Finland–Indonesia relations

Diplomatic mission
- Embassy of Finland, Jakarta: Embassy of Indonesia, Helsinki

= Finland–Indonesia relations =

Finland and Indonesia established diplomatic relations in 1954. Finland has an embassy in Jakarta and honorary consulates in Denpasar and Surabaya, while Indonesia has an embassy in Helsinki.

==History==
The historical relations between two nations has begun prior to the formation of Republic of Indonesia. Back on September 3, 1923, Finland established its honorary consul in Batavia (now Jakarta), Dutch East Indies, and formalized on March 31, 1927. Following the end of Indonesian National Revolution, on February 10, 1950, Finland recognized Indonesian sovereignty, and the two countries established diplomatic relations on September 6, 1954. From this time, the Finnish embassy in New Delhi was also appointed for Indonesia until May 1, 1974, when Finland finally opened its embassy in Jakarta. In 1976, Indonesia reciprocally established its own embassy in Helsinki.

In August 2005, Martti Ahtisaari of Finland helped to end 30 years of fighting between Acehanese rebels and the Indonesian government.
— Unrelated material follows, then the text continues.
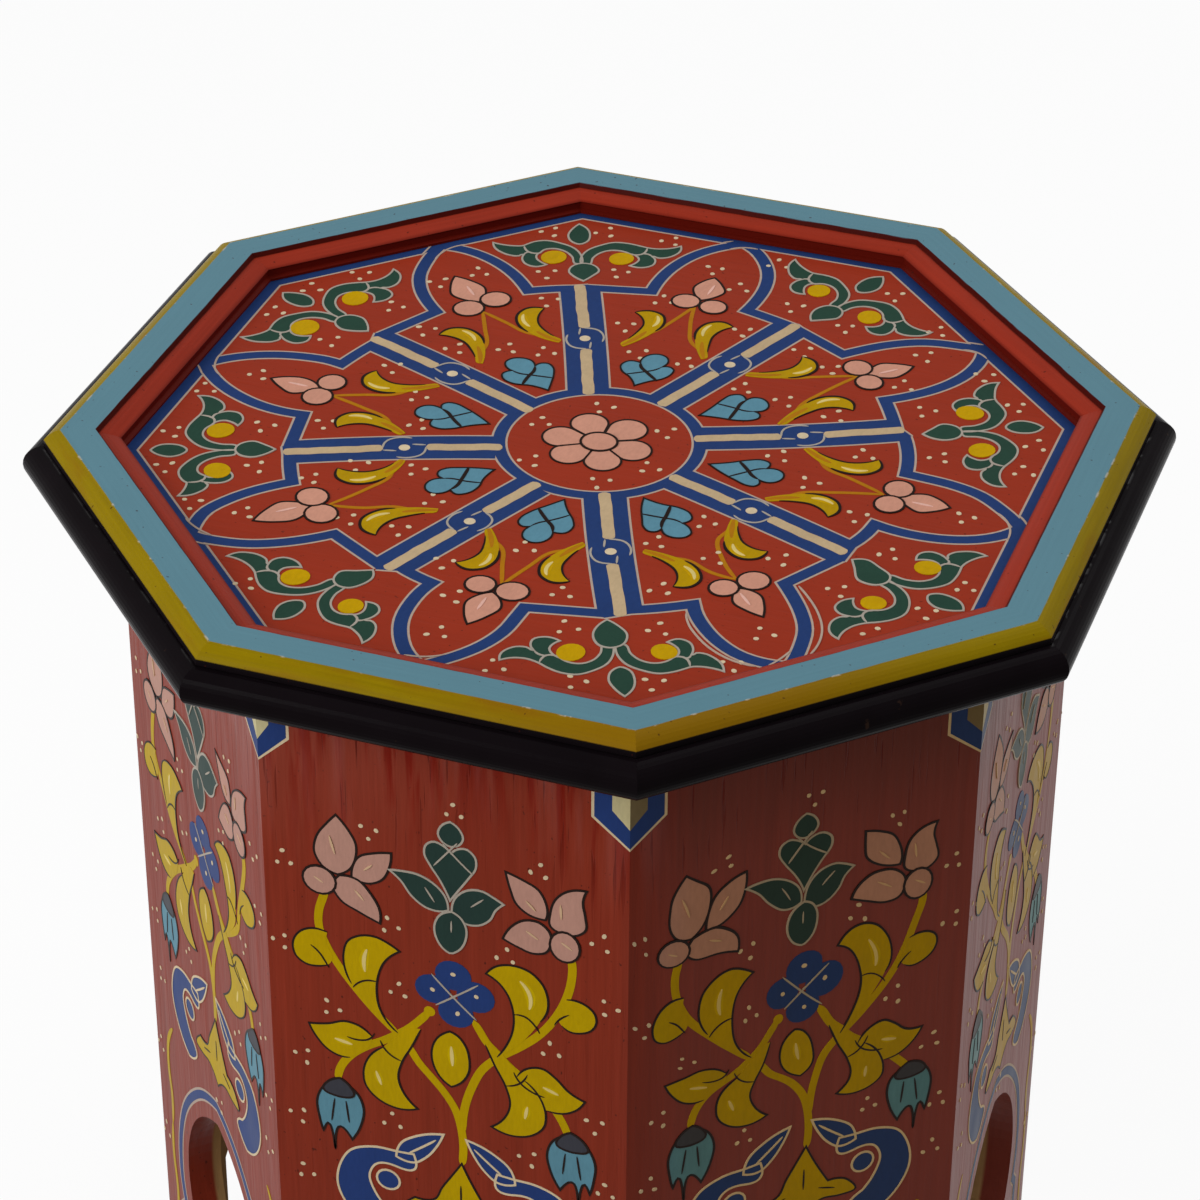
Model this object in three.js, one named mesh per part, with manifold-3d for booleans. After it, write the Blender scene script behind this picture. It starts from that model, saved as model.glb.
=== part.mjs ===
// An octagonal painted wooden stool: eight mitred side boards cut with Moorish arches, held at the top by glued
// corner blocks, under an octagonal board framed by a mitred rim moulding and a half-round edge moulding.
// Millimetres, +Z up. The origin is on the floor under the middle of the seat, and side 1 faces -Y.
import * as THREE from "three";
import { mergeVertices } from "three/addons/utils/BufferGeometryUtils.js";
import Module from "manifold-3d";

const wasm = await Module();
wasm.setup();

// Driving dimensions
const sideCount = 8;
const seatHeight = 460; // floor to the flat of the rim
const bodyAcrossFlats = 333; // outside of the side boards
const topOverhang = 32; // nose of the edge moulding beyond the side boards
const fitGap = 0.3; // glue line or clearance between neighbours
const cutOverrun = 2; // how far a cutter runs past the face that it opens

// Side boards
const panelThickness = 14;
const archHalfWidth = 42; // between the jambs, at the floor
const archSpringHeight = 88; // floor to the top of the straight jambs
const archShoulderInset = 9; // how far the shoulder steps in above a jamb
const archShoulderRise = 7;
const archLobeInset = 2; // widest part of the lobe above the shoulders, in from the jambs
const archLobeCentreOffset = 18; // the two arcs' centres lie this far past the middle
const archArcSteps = 20;

// Octagonal top board
const boardThickness = 12;

// Rim moulding, from its outer face in to the painted field
const rimSetback = 7.7; // outer face of the rim, in from the nose of the edge moulding
const bevelWidth = 6;
const bevelDrop = 4.2;
const bevelSwell = 0.7; // how far the bevel bulges from a straight slope
const lipThickness = 2.5; // outer face under the bevel
const flatWidth = 11.9;
const quirkWidth = 0.8;
const quirkDepth = 1.8;
const bandWidth = 7.6;
const bandFall = 2.3; // how much lower the band is at its inner edge
const bandSwell = 0.5;
const stepWidth = 0.9; // foot of the inner step beyond the band
const stepNeck = 0.7;
const recessDepth = 9.2; // flat of the rim down to the painted field
const curveSteps = 5;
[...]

He initiated and mediated a crisis management initiative that successfully led to a peace agreement signed in Helsinki followed seven months of negotiations.

==Cooperation==
Finland and Indonesia has agreed to forge a partnership in energy and environment sector and also to promote cooperation and development for renewable and clean energy.

The partnership between Finland and Indonesia covers some sectors, including education, technology, renewable energy, environment, economy and trade.